■ **RECORDS FOR THE TASK**
** START **

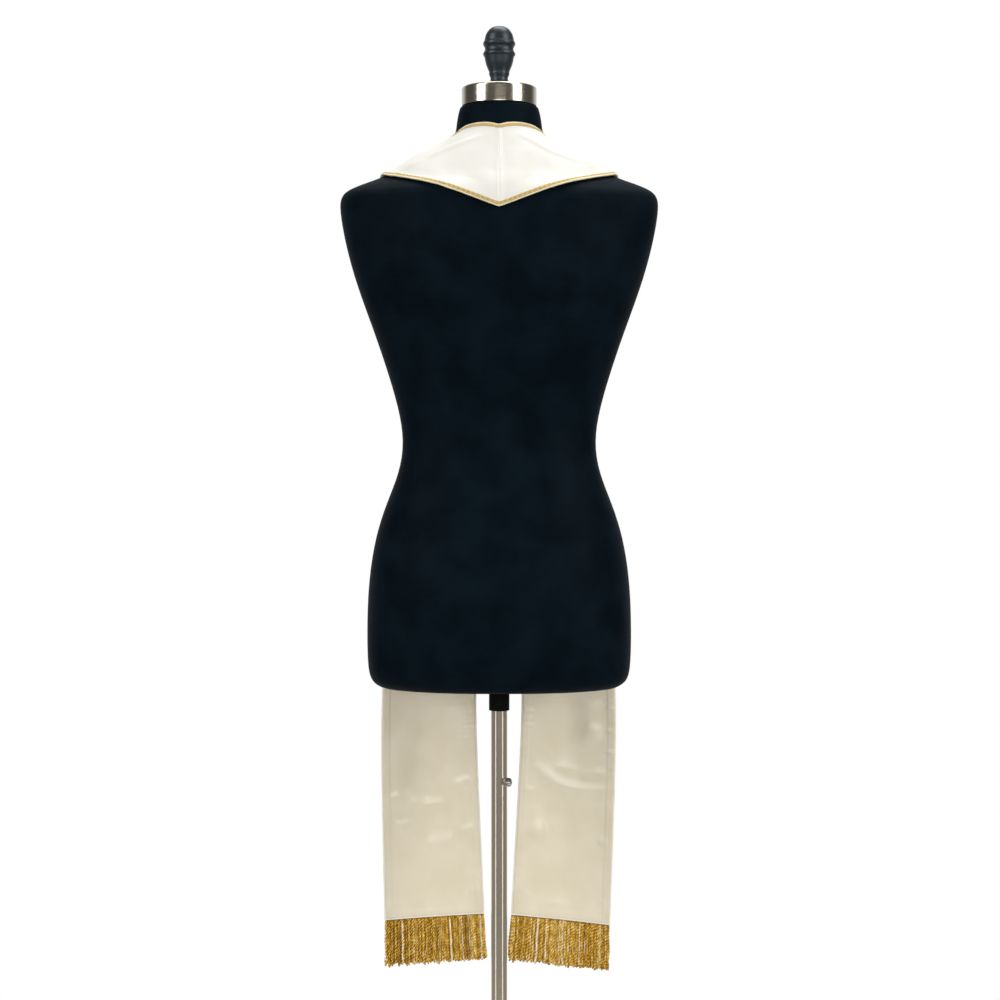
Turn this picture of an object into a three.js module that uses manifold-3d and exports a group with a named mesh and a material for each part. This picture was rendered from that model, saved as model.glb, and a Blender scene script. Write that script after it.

** END **
** START **

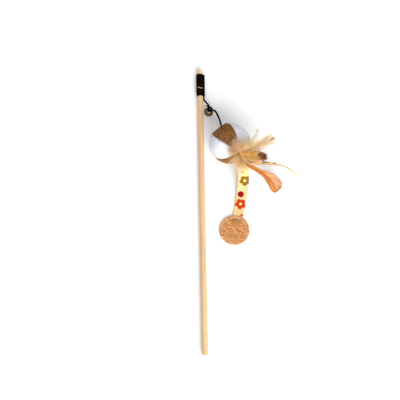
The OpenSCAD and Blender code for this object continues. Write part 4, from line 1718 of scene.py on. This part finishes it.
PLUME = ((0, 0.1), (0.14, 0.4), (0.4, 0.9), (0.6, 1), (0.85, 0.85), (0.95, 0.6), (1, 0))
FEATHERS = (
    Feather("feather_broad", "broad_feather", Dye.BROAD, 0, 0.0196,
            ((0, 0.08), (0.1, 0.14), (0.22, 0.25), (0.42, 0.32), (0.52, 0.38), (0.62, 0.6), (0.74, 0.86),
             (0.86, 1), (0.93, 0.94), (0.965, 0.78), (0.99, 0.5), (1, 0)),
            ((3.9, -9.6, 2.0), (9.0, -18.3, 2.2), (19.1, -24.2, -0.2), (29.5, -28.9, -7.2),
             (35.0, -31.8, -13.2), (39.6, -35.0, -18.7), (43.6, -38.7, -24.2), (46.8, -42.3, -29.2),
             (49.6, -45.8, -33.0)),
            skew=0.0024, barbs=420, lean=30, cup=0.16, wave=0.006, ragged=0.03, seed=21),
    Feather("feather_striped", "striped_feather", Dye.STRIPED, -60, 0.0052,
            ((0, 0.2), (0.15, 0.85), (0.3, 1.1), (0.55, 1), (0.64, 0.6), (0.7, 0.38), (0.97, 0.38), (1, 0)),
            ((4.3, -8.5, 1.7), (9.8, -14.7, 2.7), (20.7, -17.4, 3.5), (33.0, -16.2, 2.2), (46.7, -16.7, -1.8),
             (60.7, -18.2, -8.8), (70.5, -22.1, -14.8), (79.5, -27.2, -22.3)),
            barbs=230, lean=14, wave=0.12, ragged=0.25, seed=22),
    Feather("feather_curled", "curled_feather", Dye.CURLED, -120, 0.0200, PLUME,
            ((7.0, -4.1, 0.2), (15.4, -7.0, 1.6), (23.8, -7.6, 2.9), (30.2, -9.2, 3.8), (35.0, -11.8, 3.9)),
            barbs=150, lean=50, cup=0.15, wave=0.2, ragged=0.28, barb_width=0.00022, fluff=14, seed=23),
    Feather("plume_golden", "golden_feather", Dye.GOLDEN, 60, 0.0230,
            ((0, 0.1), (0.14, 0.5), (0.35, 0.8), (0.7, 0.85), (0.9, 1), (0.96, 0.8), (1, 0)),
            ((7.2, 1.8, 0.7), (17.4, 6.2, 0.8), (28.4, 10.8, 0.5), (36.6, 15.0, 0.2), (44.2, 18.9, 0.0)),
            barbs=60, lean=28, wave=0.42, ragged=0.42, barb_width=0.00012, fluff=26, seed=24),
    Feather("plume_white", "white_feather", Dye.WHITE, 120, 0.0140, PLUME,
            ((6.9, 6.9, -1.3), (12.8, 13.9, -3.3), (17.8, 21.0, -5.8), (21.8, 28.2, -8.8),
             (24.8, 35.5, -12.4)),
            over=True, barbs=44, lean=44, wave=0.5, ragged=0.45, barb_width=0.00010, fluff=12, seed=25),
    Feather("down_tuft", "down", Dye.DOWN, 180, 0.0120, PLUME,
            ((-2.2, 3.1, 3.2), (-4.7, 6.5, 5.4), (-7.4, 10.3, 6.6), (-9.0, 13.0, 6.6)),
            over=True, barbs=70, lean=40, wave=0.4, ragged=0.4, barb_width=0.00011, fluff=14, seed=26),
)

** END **

State how many lines in the records above contain the word "object", giving only the number.

2